■ **Written task**
Using the data that follows, return exactly the lines from the one that contains "panel_shell(UPPER, True, over)" through the one that contains "obj.matrix_world = Matrix.Identity(4)", ends included.
━━ Dataset excerpt ━━
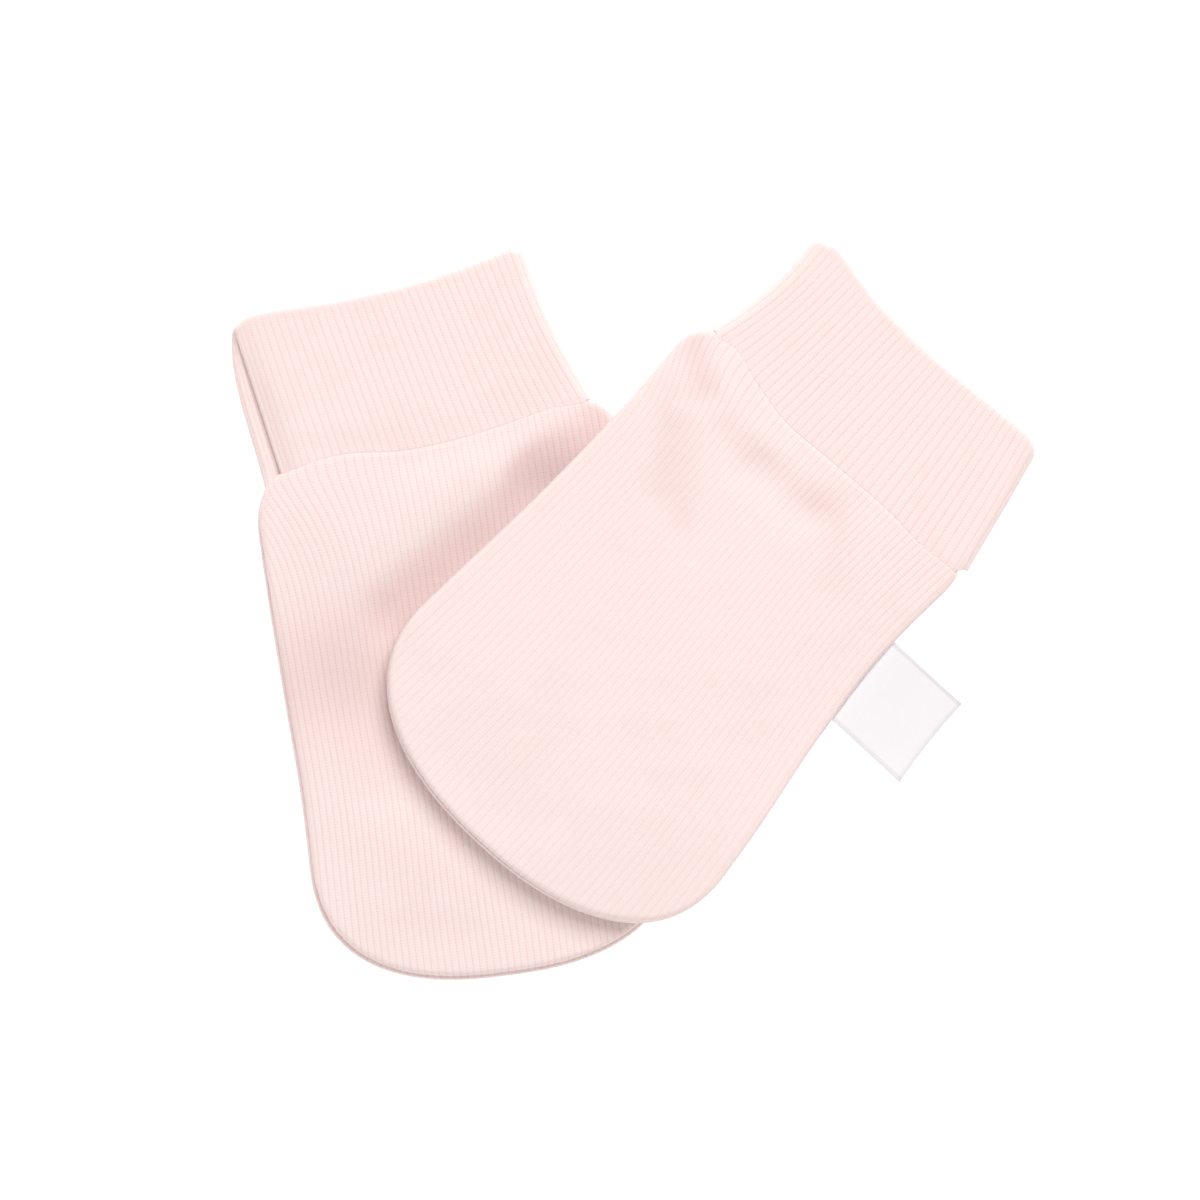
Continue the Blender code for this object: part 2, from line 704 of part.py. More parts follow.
def label_shell(mitten, base):
    """Points and faces of the ribbon label: a strip folded in half, its ends held in the side seam."""
    s = np.array([LABEL_TOP_SEAM, LABEL_TOP_SEAM + LABEL_WIDTH / 2, LABEL_TOP_SEAM + LABEL_WIDTH])
    starts = across_at(mitten, np.ones(3), s) + EDGE_ROLL + SEAM_GAP / 2
    outer = LABEL_LOOP + LABEL_WALL
    reach = LABEL_REACH - outer
    held = [(0.0, outer * LABEL_PINCH[0]), (reach / 2, outer * LABEL_PINCH[1])]
    turns = np.linspace(math.pi / 2, -math.pi / 2, LABEL_TURNS)
    outline = held + [(reach + outer * math.cos(t), outer * math.sin(t)) for t in turns]
    outline += [(out, -z) for out, z in reversed(held)]
    inside = [(out, z - LABEL_WALL) for out, z in held]
    inside += [(reach + LABEL_LOOP * math.cos(t), LABEL_LOOP * math.sin(t)) for t in turns]
    inside += [(out, LABEL_WALL - z) for out, z in reversed(held)]
    ring = outline + inside[::-1]
    points = []
    for place, start in zip(s, starts):
        for out, z in ring:
            plan = to_plan(mitten, np.array([start + out]), np.array([place]))
            fall = (EDGE_HEIGHT / 2 - outer - LABEL_CLEAR) * soft_rise(out, LABEL_REACH / 2)
            points.append((*plan[0], EDGE_HEIGHT / 2 + z - fall))
    points = np.array(points)
    points[:, 2] += base(points[:, :2])
    size = len(ring)
    loops = [list(range(k * size, (k + 1) * size)) for k in range(len(s))]
    faces = []
    for a, b in zip(loops, loops[1:]):
        faces += band_faces(a, b)
    half = len(outline)
    for loop in (loops[0], loops[-1]):
        faces += [(loop[k], loop[k + 1], loop[size - 2 - k], loop[size - 1 - k]) for k in range(half - 1)]
    return points, faces


def cloth_material(name, colour, roughness):
    """A plain cloth finish."""
    made = bpy.data.materials.new(name)
    made.use_nodes = True
    shader = made.node_tree.nodes["Principled BSDF"]
    shader.inputs["Base Color"].default_value = (*colour, 1)
    shader.inputs["Roughness"].default_value = roughness
    shader.inputs["Metallic"].default_value = 0
    return made


def build():
    for old in list(bpy.data.objects):
        bpy.data.objects.remove(old)
    hand = cloth_material("rib_knit", KNIT_PINK, 0.9)
    band = cloth_material("cuff_rib", KNIT_PINK, 0.9)
    satin = cloth_material("ribbon", RIBBON_WHITE, 0.45)

    shapes = {}
    shapes["lower_back"] = panel_shell(LOWER, False, floor_level)
    shapes["lower_front"] = panel_shell(LOWER, True, floor_level)
    shapes["lower_cuff"] = cuff_shell(LOWER, floor_level)
    over = draped_over(LOWER)
    shapes["upper_back"] = panel_shell(UPPER, False, over)
    shapes["upper_front"] = panel_shell(UPPER, True, over)
    shapes["upper_cuff"] = cuff_shell(UPPER, over)
    shapes["upper_label"] = label_shell(UPPER, over)
    for name, (points, faces) in shapes.items():
        part = name.split("_")[1]
        make_object(name, points, faces, {"cuff": band, "label": satin}.get(part, hand))


build()
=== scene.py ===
"""A pair of baby mittens in pale pink rib knit, laid flat, one resting across the other.

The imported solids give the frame, and each is replaced here by a finer piece of the same form: ribs as
real relief, stitches in the material, softer folds, and woven edges on the ribbon label. Sizes are in
millimetres, as in the part's source. A mitten's own plane has s along its length, from the wrist towards
the tip, and w across it. Across a panel, r runs from -1 at the left seam to 1 at the right seam.
"""

import math
from collections import namedtuple

import bmesh
import bpy
import numpy as np
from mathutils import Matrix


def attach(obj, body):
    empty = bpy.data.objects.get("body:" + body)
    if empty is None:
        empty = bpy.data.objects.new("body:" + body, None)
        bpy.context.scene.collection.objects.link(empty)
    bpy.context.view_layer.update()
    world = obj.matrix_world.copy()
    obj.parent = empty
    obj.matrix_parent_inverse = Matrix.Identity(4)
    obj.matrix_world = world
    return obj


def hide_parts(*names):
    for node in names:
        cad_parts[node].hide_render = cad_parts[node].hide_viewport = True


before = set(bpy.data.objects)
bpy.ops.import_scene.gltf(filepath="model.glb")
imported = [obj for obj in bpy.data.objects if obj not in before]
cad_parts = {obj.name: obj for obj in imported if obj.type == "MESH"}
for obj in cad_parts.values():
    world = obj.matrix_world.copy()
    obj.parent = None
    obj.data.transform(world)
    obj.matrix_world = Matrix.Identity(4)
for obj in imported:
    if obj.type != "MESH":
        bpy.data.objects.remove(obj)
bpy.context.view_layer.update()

MM = 0.001
TINY = 1e-9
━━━
■ **Response to the task**
    shapes["upper_front"] = panel_shell(UPPER, True, over)
    shapes["upper_cuff"] = cuff_shell(UPPER, over)
    shapes["upper_label"] = label_shell(UPPER, over)
    for name, (points, faces) in shapes.items():
        part = name.split("_")[1]
        make_object(name, points, faces, {"cuff": band, "label": satin}.get(part, hand))


build()
=== scene.py ===
"""A pair of baby mittens in pale pink rib knit, laid flat, one resting across the other.

The imported solids give the frame, and each is replaced here by a finer piece of the same form: ribs as
real relief, stitches in the material, softer folds, and woven edges on the ribbon label. Sizes are in
millimetres, as in the part's source. A mitten's own plane has s along its length, from the wrist towards
the tip, and w across it. Across a panel, r runs from -1 at the left seam to 1 at the right seam.
"""

import math
from collections import namedtuple

import bmesh
import bpy
import numpy as np
from mathutils import Matrix


def attach(obj, body):
    empty = bpy.data.objects.get("body:" + body)
    if empty is None:
        empty = bpy.data.objects.new("body:" + body, None)
        bpy.context.scene.collection.objects.link(empty)
    bpy.context.view_layer.update()
    world = obj.matrix_world.copy()
    obj.parent = empty
    obj.matrix_parent_inverse = Matrix.Identity(4)
    obj.matrix_world = world
    return obj


def hide_parts(*names):
    for node in names:
        cad_parts[node].hide_render = cad_parts[node].hide_viewport = True


before = set(bpy.data.objects)
bpy.ops.import_scene.gltf(filepath="model.glb")
imported = [obj for obj in bpy.data.objects if obj not in before]
cad_parts = {obj.name: obj for obj in imported if obj.type == "MESH"}
for obj in cad_parts.values():
    world = obj.matrix_world.copy()
    obj.parent = None
    obj.data.transform(world)
    obj.matrix_world = Matrix.Identity(4)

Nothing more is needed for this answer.